CAD and scene scripts:
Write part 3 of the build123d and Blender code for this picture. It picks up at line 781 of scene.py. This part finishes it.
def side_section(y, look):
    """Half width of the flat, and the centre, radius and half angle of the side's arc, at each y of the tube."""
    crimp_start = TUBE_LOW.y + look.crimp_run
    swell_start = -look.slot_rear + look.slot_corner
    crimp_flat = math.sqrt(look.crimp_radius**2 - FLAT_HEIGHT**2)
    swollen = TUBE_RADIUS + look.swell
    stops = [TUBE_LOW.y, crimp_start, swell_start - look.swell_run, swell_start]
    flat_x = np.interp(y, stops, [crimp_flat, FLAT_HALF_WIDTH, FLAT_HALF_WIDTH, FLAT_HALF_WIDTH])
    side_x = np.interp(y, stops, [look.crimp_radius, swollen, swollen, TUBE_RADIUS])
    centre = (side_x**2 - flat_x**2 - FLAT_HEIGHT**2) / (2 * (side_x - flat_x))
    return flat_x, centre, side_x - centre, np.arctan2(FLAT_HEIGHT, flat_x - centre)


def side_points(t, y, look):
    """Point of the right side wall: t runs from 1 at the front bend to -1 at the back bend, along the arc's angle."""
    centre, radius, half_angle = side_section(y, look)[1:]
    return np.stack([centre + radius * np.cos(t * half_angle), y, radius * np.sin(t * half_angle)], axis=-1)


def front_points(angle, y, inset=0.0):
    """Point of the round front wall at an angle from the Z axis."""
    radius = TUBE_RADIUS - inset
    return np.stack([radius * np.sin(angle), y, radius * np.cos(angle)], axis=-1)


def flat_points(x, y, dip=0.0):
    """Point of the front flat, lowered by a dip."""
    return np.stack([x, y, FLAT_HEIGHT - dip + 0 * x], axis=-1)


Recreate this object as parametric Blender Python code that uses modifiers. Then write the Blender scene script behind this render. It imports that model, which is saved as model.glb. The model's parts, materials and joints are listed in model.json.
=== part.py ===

_Your goal_.
Recopy the entries above exactly, with every line included.

_Response to this task_.
Write part 3 of the build123d and Blender code for this picture. It picks up at line 781 of scene.py. This part finishes it.
def side_section(y, look):
    """Half width of the flat, and the centre, radius and half angle of the side's arc, at each y of the tube."""
    crimp_start = TUBE_LOW.y + look.crimp_run
    swell_start = -look.slot_rear + look.slot_corner
    crimp_flat = math.sqrt(look.crimp_radius**2 - FLAT_HEIGHT**2)
    swollen = TUBE_RADIUS + look.swell
    stops = [TUBE_LOW.y, crimp_start, swell_start - look.swell_run, swell_start]
    flat_x = np.interp(y, stops, [crimp_flat, FLAT_HALF_WIDTH, FLAT_HALF_WIDTH, FLAT_HALF_WIDTH])
    side_x = np.interp(y, stops, [look.crimp_radius, swollen, swollen, TUBE_RADIUS])
    centre = (side_x**2 - flat_x**2 - FLAT_HEIGHT**2) / (2 * (side_x - flat_x))
    return flat_x, centre, side_x - centre, np.arctan2(FLAT_HEIGHT, flat_x - centre)


def side_points(t, y, look):
    """Point of the right side wall: t runs from 1 at the front bend to -1 at the back bend, along the arc's angle."""
    centre, radius, half_angle = side_section(y, look)[1:]
    return np.stack([centre + radius * np.cos(t * half_angle), y, radius * np.sin(t * half_angle)], axis=-1)


def front_points(angle, y, inset=0.0):
    """Point of the round front wall at an angle from the Z axis."""
    radius = TUBE_RADIUS - inset
    return np.stack([radius * np.sin(angle), y, radius * np.cos(angle)], axis=-1)


def flat_points(x, y, dip=0.0):
    """Point of the front flat, lowered by a dip."""
    return np.stack([x, y, FLAT_HEIGHT - dip + 0 * x], axis=-1)


Recreate this object as parametric Blender Python code that uses modifiers. Then write the Blender scene script behind this render. It imports that model, which is saved as model.glb. The model's parts, materials and joints are listed in model.json.
=== part.py ===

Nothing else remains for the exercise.